● DIRECTIVE:
Give back the entire listing verbatim.

------------------------------------

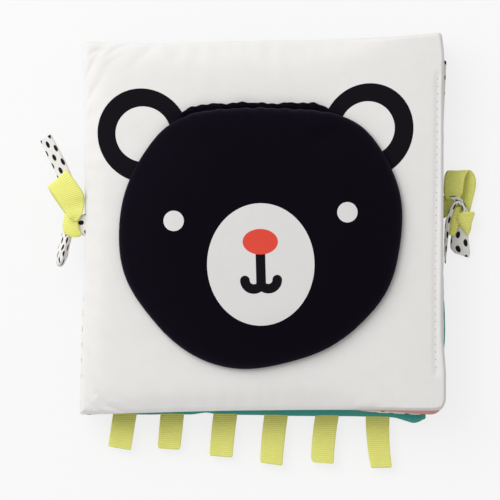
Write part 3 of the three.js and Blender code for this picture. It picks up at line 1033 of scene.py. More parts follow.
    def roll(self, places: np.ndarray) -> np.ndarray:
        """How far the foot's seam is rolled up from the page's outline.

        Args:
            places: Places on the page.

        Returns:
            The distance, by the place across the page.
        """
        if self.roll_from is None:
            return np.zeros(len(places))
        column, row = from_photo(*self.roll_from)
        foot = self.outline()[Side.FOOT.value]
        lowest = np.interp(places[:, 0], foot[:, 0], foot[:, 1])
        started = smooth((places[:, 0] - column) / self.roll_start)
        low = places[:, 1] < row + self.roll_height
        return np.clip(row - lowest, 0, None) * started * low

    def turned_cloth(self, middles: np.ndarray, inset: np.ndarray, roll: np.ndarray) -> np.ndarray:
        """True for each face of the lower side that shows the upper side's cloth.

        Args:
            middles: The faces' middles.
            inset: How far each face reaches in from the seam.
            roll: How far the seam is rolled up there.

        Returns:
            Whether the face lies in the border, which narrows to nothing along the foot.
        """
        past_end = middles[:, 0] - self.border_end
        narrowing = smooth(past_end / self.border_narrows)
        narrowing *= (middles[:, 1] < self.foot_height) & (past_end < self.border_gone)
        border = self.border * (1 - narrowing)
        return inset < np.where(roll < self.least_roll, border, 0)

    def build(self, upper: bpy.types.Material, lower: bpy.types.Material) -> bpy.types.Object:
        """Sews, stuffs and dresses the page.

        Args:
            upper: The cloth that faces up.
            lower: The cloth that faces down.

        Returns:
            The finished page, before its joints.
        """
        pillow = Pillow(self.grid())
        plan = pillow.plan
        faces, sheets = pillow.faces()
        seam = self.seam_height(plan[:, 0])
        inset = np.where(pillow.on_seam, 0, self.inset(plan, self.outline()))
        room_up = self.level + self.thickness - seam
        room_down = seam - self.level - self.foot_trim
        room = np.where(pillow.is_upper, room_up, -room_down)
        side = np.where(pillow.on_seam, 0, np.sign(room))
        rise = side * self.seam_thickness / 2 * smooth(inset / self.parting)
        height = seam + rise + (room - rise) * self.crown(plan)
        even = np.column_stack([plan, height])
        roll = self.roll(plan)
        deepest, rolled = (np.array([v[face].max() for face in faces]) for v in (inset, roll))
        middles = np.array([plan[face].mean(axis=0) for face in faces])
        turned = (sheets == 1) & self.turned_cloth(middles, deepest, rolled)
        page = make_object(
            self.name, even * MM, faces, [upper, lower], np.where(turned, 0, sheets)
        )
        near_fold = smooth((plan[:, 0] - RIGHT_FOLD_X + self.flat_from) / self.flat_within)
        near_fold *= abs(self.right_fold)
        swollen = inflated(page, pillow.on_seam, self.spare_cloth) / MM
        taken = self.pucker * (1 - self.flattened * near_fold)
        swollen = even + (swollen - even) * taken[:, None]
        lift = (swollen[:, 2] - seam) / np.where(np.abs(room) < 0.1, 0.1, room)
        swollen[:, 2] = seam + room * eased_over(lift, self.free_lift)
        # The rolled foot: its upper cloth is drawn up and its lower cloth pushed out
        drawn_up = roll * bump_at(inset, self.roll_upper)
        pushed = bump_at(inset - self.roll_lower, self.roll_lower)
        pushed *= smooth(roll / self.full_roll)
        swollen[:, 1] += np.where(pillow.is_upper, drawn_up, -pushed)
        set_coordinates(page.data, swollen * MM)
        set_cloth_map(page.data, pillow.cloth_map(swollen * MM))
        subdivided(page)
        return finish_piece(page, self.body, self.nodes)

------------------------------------

● RESULT OF THE TASK:
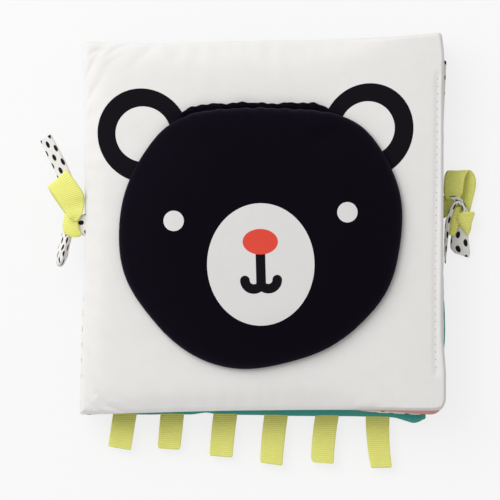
Write part 3 of the three.js and Blender code for this picture. It picks up at line 1033 of scene.py. More parts follow.
    def roll(self, places: np.ndarray) -> np.ndarray:
        """How far the foot's seam is rolled up from the page's outline.

        Args:
            places: Places on the page.

        Returns:
            The distance, by the place across the page.
        """
        if self.roll_from is None:
            return np.zeros(len(places))
        column, row = from_photo(*self.roll_from)
        foot = self.outline()[Side.FOOT.value]
        lowest = np.interp(places[:, 0], foot[:, 0], foot[:, 1])
        started = smooth((places[:, 0] - column) / self.roll_start)
        low = places[:, 1] < row + self.roll_height
        return np.clip(row - lowest, 0, None) * started * low

    def turned_cloth(self, middles: np.ndarray, inset: np.ndarray, roll: np.ndarray) -> np.ndarray:
        """True for each face of the lower side that shows the upper side's cloth.

        Args:
            middles: The faces' middles.
            inset: How far each face reaches in from the seam.
            roll: How far the seam is rolled up there.

        Returns:
            Whether the face lies in the border, which narrows to nothing along the foot.
        """
        past_end = middles[:, 0] - self.border_end
        narrowing = smooth(past_end / self.border_narrows)
        narrowing *= (middles[:, 1] < self.foot_height) & (past_end < self.border_gone)
        border = self.border * (1 - narrowing)
        return inset < np.where(roll < self.least_roll, border, 0)

    def build(self, upper: bpy.types.Material, lower: bpy.types.Material) -> bpy.types.Object:
        """Sews, stuffs and dresses the page.

        Args:
            upper: The cloth that faces up.
            lower: The cloth that faces down.

        Returns:
            The finished page, before its joints.
        """
        pillow = Pillow(self.grid())
        plan = pillow.plan
        faces, sheets = pillow.faces()
        seam = self.seam_height(plan[:, 0])
        inset = np.where(pillow.on_seam, 0, self.inset(plan, self.outline()))
        room_up = self.level + self.thickness - seam
        room_down = seam - self.level - self.foot_trim
        room = np.where(pillow.is_upper, room_up, -room_down)
        side = np.where(pillow.on_seam, 0, np.sign(room))
        rise = side * self.seam_thickness / 2 * smooth(inset / self.parting)
        height = seam + rise + (room - rise) * self.crown(plan)
        even = np.column_stack([plan, height])
        roll = self.roll(plan)
        deepest, rolled = (np.array([v[face].max() for face in faces]) for v in (inset, roll))
        middles = np.array([plan[face].mean(axis=0) for face in faces])
        turned = (sheets == 1) & self.turned_cloth(middles, deepest, rolled)
        page = make_object(
            self.name, even * MM, faces, [upper, lower], np.where(turned, 0, sheets)
        )
        near_fold = smooth((plan[:, 0] - RIGHT_FOLD_X + self.flat_from) / self.flat_within)
        near_fold *= abs(self.right_fold)
        swollen = inflated(page, pillow.on_seam, self.spare_cloth) / MM
        taken = self.pucker * (1 - self.flattened * near_fold)
        swollen = even + (swollen - even) * taken[:, None]
        lift = (swollen[:, 2] - seam) / np.where(np.abs(room) < 0.1, 0.1, room)
        swollen[:, 2] = seam + room * eased_over(lift, self.free_lift)
        # The rolled foot: its upper cloth is drawn up and its lower cloth pushed out
        drawn_up = roll * bump_at(inset, self.roll_upper)
        pushed = bump_at(inset - self.roll_lower, self.roll_lower)
        pushed *= smooth(roll / self.full_roll)
        swollen[:, 1] += np.where(pillow.is_upper, drawn_up, -pushed)
        set_coordinates(page.data, swollen * MM)
        set_cloth_map(page.data, pillow.cloth_map(swollen * MM))
        subdivided(page)
        return finish_piece(page, self.body, self.nodes)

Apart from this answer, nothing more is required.